Nous avons des ressources humaines, technologiques et financières sans
équivalent dans notre histoire.
Mais nous devons certainement apprendre à mieux nous connaître, mieux nous organiser et resserrer nos rangs.
Isolés les uns des autres, nous serons affaiblis, de
même que notre Oummah. Unis et solidaires, nous serons plus forts et
notre Oummah plus respectée.
En mettant ensemble nos intelligences et nos moyens,
nous pouvons assurer notre autonomie collective et réaliser, enfin,
l’objectif d’une Oummah forte, solidaire et prospère.

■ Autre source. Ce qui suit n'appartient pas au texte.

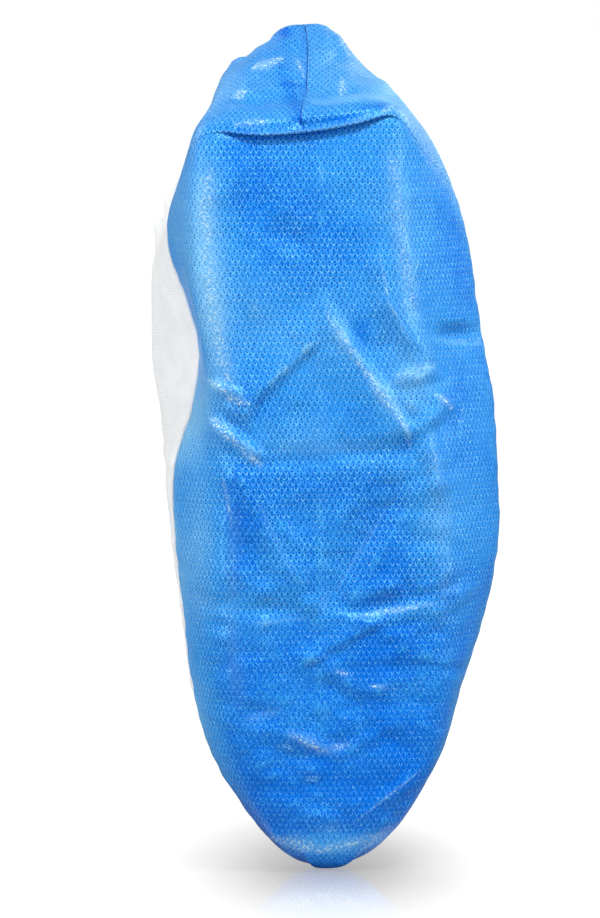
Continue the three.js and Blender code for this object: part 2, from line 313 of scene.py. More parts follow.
# Creases of the heel above the lip, in the same columns as the sole panel's.
HEEL_CREASES = [
    [-13, 315, 1, 311, -0.9, 2, 3],
    [-24, 316, -6, 323, 0.8, 5, 6],
    [-39, 306, -19, 319, 0.9, 6, 5],
    [-30, 303, -8, 308, -0.6, 4, 5],
    [5, 313, 17, 324, -0.5, 3, 3],
    [14, 304, 34, 312, 0.5, 6, 5],
    [10, 318, 30, 306, 0.6, 6, 8],
    [-34, 300, -20, 303, 0.6, 3, 4],
]
# Small pockets pressed into the panel: x, z, depth, reach.
POCKETS = [[32, 167, 1.6, 4.5], [33, 91, -0.9, 3], [10, 82, 0.7, 4], [24, 76, -0.7, 4]]
# Random crumples: seed, count, x and z range, length range, rise range, steepest slope of their lines.
CRUMPLES = [
    (1, 170, (-42, 54), (14, 118), (6, 26), (0.2, 0.75), 35),
    (2, 90, (-44, 56), (112, 214), (8, 30), (0.15, 0.55), 70),
    (3, 80, (-46, 44), (205, 284), (8, 26), (0.1, 0.35), 80),
]
HEEL_CRUMPLES = (4, 70, (-44, 40), (298, 332), (6, 20), (0.2, 0.6), 60)
CREASE_SOFTNESS = 0.35
CREASE_SCALE = 2.2


def tent(x, z, row, softness=CREASE_SOFTNESS):
    """One crease's relief in mm: a ridge along the row's line, with a slope down either side."""
    x0, z0, x1, z1, rise, left, right = row
    length = math.hypot(x1 - x0, z1 - z0)
    ax, az = (x1 - x0) / length, (z1 - z0) / length
    s = (x - x0) * ax + (z - z0) * az
    d = ax * (z - z0) - az * (x - x0)
    reach = np.where(d > 0, left, right)
    aside = (np.sqrt(d * d + softness * softness) - softness) / reach
    end = min(0.35 * length, 6)
    ends = smooth((s + end) / (2 * end)) * smooth((length + end - s) / (2 * end))
    return rise * ends * np.clip(1 - aside, 0, 1)


def crumple_rows(seed, count, xs, zs, lengths, rises, steepest):
    """Small random creases, as rows in the creases' own columns."""
    rng = np.random.default_rng(seed)
    for _ in range(count):
        x, z = rng.uniform(*xs), rng.uniform(*zs)
        length, angle = rng.uniform(*lengths), math.radians(rng.uniform(-steepest, steepest))
        rise = rng.uniform(*rises) * rng.choice([-1, 1])
        dx, dz = length / 2 * math.cos(angle), length / 2 * math.sin(angle)
        yield [x - dx, z - dz, x + dx, z + dz, rise, rng.uniform(2, 7), rng.uniform(2, 7)]


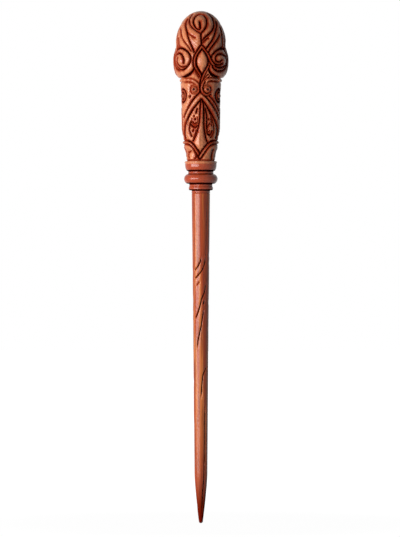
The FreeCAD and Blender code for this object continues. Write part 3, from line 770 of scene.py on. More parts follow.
SPEAR_CUTS = (
    Cut(((0.2, 57.6), (-0.3, 54.0), (-0.5, 50.0), (-0.7, 46.0), (-1.3, 42.0), (-2.1, 38.5), (-2.9, 36.0),
         (-4.0, 33.8), (-5.3, 31.6)), 0.9, 1.3),
    Cut(((1.1, 57.6), (1.9, 54.0), (2.1, 50.0), (2.1, 46.0), (2.2, 42.0), (2.5, 39.0), (3.0, 36.0),
         (3.5, 33.5), (4.1, 31.8), (4.7, 30.6)), 1.1, 1.5),
)

# The sunk panels run along the arches on their outer side and along the spear on their inner side

PANEL_LEFT = ((0.3, 57.6), *ARCH_CUTS[1].plan[2:12], (-10.3, 33.4), (-9.3, 32.4), (-7.6, 32.0),
              *SPEAR_CUTS[0].plan[:0:-1])
PANEL_RIGHT = ((1.0, 58.0), *ARCH_CUTS[3].plan[1:10], (10.4, 34.2), (9.0, 32.3), (7.0, 31.8), (4.6, 31.2),
               *SPEAR_CUTS[1].plan[8:1:-1], (2.0, 54.0))
SPEAR_RIDGE = ((0.6, 56.5), (0.3, 50.0), (0.1, 46.0), (-0.4, 42.0), (-0.8, 38.0), (-1.0, 34.0), (-1.0, 30.0),
               (-0.5, 25.6))

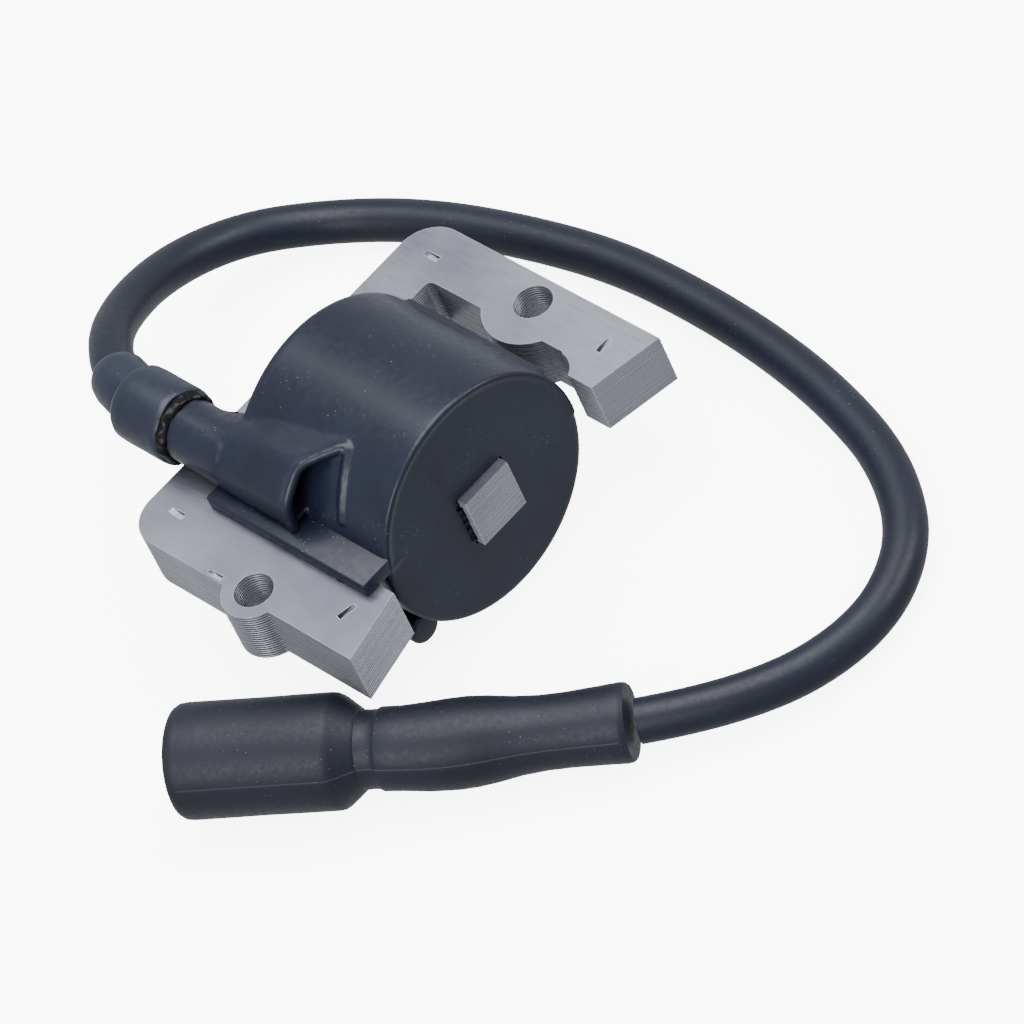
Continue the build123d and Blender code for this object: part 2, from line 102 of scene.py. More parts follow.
def join_pieces(pieces, name):
    """Join several pieces into the first one and give it a name."""
    deselect_all()
    for piece in pieces:
        piece.select_set(True)
    bpy.context.view_layer.objects.active = pieces[0]
    bpy.ops.object.join()
    pieces[0].name = name
    pieces[0].data.name = name
    return pieces[0]


deselect_all()
print("selected", len(bpy.context.selected_objects))

# %% [markdown]
# The camera looks down on the pole faces from the flywheel side with a long lens, so the
# part keeps nearly parallel edges. The camera stands over the -X leg.

# %% Camera
bpy.ops.object.camera_add(
    location=(-0.39351, -0.80183, 0.92465),
    rotation=(math.radians(40.502), math.radians(17.589), math.radians(-46.375)),
)
camera = bpy.context.object
camera.name = "studio_camera"
camera.data.lens = 292.1
camera.data.sensor_width = 36.0
camera.data.clip_end = 10.0
bpy.context.scene.camera = camera
print("camera", [round(v, 3) for v in camera.location])

# %% [markdown]
# The lead is a soft piece: one smooth NURBS curve with round bevel. It leaves the tower's
# stub, drops to the table behind the core, runs round the +X side and comes back to the
# boot. The control points pull the curve without lying on it, as hands would bend a cable.

# %% Lead
LEAD_RADIUS = 3.6
FLOOR = -14.75
lead_route = [
    (-17.0, 30.0, 15.8),
    (-17.0, 41.0, 15.8),
    (-13.0, 51.0, 14.2),
    (-4.75, 61.0, 9.5),
    (10.75, 70.0, 0.5),
    (26.25, 70.0, -6.5),
    (38.25, 61.5, -11.0),
    (46.25, 47.0, -11.0),
    (51.75, 29.5, -11.0),
    (55.25, 12.0, -11.0),
    (55.75, -4.5, -11.0),
    (54.75, -22.5, -11.0),
    (51.75, -40.5, -11.0),
    (46.25, -57.5, -11.0),
    (35.75, -71.0, -11.0),
    (19.75, -76.0, -11.0),
    (0.25, -70.0, -9.5),
    (-12.25, -57.5, -8.5),
]


def nurbs_line(name, points, radius, sides=10):
    """A NURBS curve with a round bevel; points in mm are its control points.

    The radius is on the points and the bevel is one, so that the curve's box is the tube's.
    """
    data = bpy.data.curves.new(name, "CURVE")
    data.dimensions = "3D"
    data.resolution_u = 16
    data.bevel_depth = 1.0
    data.bevel_resolution = sides
    data.use_fill_caps = True
    spline = data.splines.new("NURBS")
    spline.points.add(len(points) - 1)
    for control, place in zip(spline.points, points):
        control.co = (place[0] * MM, place[1] * MM, place[2] * MM, 1.0)
        control.radius = radius * MM
    spline.order_u = 3
    spline.use_endpoint_u = True
    spline.use_smooth = True
    piece = bpy.data.objects.new(name, data)
    bpy.context.collection.objects.link(piece)
    return piece


def centreline(curve_piece):
    """Points along a NURBS curve, read from the curve itself, without its bevel."""
    depth = curve_piece.data.bevel_depth
    curve_piece.data.bevel_depth = 0.0
    mesh = bpy.data.meshes.new_from_object(curve_piece)
    points = [v.co.copy() for v in mesh.vertices]
    bpy.data.meshes.remove(mesh)
    curve_piece.data.bevel_depth = depth
    return points


lead = nurbs_line("spark_lead", lead_route, LEAD_RADIUS)
lead_points = centreline(lead)
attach(lead, "root")
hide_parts("lead_sheath")


# %% [markdown]
# The finishes share a few effects, so each effect is a node group built once. The grain
# group gives small bumps, the dust group gives a mask of pale specks that settle on dark
# plastic, and the edge group gives a mask of the sharp edges, which are lightened partly as
# wear from handling and partly as a painted highlight, the line of light that an edge catches.
# The sheet group darkens the joints between laminations, on the stack's sides only.

# %% Shared effects
EDGE_SPAN = 0.30
SHEET_T = 0.5


def new_group(name, inputs, outputs):
    """An empty shader node group with named float inputs and outputs."""
    group = bpy.data.node_groups.new(name, "ShaderNodeTree")
    for label, value in inputs:
        socket = group.interface.new_socket(label, in_out="INPUT", socket_type="NodeSocketFloat")
        socket.default_value = value
    for label, kind in outputs:
        group.interface.new_socket(label, in_out="OUTPUT", socket_type=kind)
    return group, group.nodes.new("NodeGroupInput"), group.nodes.new("NodeGroupOutput")


def noise_node(nodes, detail=3.0):
    """A noise texture with a set detail."""
    node = nodes.new("ShaderNodeTexNoise")
    node.inputs["Detail"].default_value = detail
    return node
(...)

Cette Oummah forte, solidaire et respectée, sera une
Oummah où chaque musulman se sentira, non en assisté, mais en véritable
acteur du développement, utile à lui-même et à sa Communauté ; une
Oummah où chaque musulman pourra produire, manger à sa faim, se soigner,
s’éduquer et se loger décemment ; une Oummah où chaque musulman, libéré
de l’angoisse du besoin, pourra ainsi donner plein sens à sa vie
spirituelle et temporelle.
Cette Oummah, mes chers frères et sœurs, est à notre
portée, si nous mettons notre volonté politique à la hauteur de notre
destin commun.
Je souhaite que tous, ensemble, dans un élan de
solidarité renouvelée, nous nous donnions la main pour œuvrer à la
réalisation de ce noble objectif.
Nous le devons à nous-mêmes. Nous le devons à nos enfants. Nous le devons aux générations futures.
Je prie Allah dans Sa bonté infinie de guider nos
réflexions, de raffermir notre foi et de nous accorder la récompense
promise à ceux qui « se consultent entre eux à propos de leurs
affaires » (Sourate 42, verset 38) comme nous le faisons en cette
période sacrée, en ces Lieux bénis de Dieu.